Dr. Passaretti clarifies that there are some Americans who have indeed received different vaccine products — usually, it's due to an adverse allergic reaction to an mRNA vaccine, or based on supply issues in certain areas where there are issues with access to a wide array of vaccines.
While it hasn't been authorized yet, officials at Johnson & Johnson have reported that their teams are working on a booster dose. However, if you have only just received your first shot of a two-dose mRNA series, current CDC recommendations advise that you should delay your second dose rather than get another dose from a different brand altogether. Experts like Dr. Passaretti have indicated that there haven't been adverse effects reported from people mixing vaccines, albeit the data pool being limited at this time.
Should I ask my doctor about a third dose now?
If you're eligible for an additional Pfizer dose, signing up for another shot can help maintain improved immunity through the upcoming winter flu season. If you're eligible based on your demographics, medical background or occupation, discussing the timing of a third dose of the COVID-19 vaccine now is crucial, as your healthcare provider may give you special directions outside of current federal guidelines.

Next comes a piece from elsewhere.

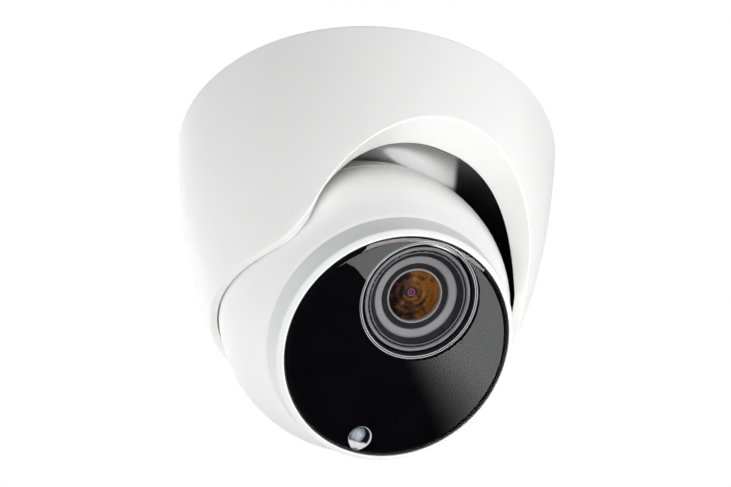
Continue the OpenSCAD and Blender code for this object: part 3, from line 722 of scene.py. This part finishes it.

NPR reports that a subset of experts in the medical industry are calling for CDC officials to streamline COVID-19 vaccine booster initiatives for Johnson & Johnson recipients sooner rather than later. The reasoning behind this hinges on CDC-provided data indicating that Jonhson & Johnson vaccines provide stagnant protection against severe COVID-19 disease in all age groups, and immunity rates remain lower compared to Pfizer and Moderna recipients. Infectious disease physicians at the University of California San Francisco health system told NPR they have been administering Pfizer booster shots to Johnson & Johnson vaccinated individuals for more than two months despite guidelines.
Mixing and matching vaccines may become more common, or even standard, in the future. Anthony Fauci, M.D., chief White House medical advisor, has confirmed that the National Institutes of Health have nearly concluded trials with participants who mix vaccine doses from different manufacturers. These medical experts first tested what would happen when Moderna recipients received another brand of vaccine for their booster dose — Dr. Fauci told reporters that results concerning mixed Johnson & Johnson vaccines may be ready within a week as well.
Pfizer's results for the same trial are expected to be available later this month, but the medical community at large believes that FDA officials will be reviewing Moderna data to potentially authorize additional doses before considering mixing and matching.
“As with all things we do, they must be submitted to the FDA for their regulatory approval,” Dr. Fauci said when asked more about mixing and matching vaccines. “So you don’t want to get ahead of the FDA, but at least that’s where the data are right now.”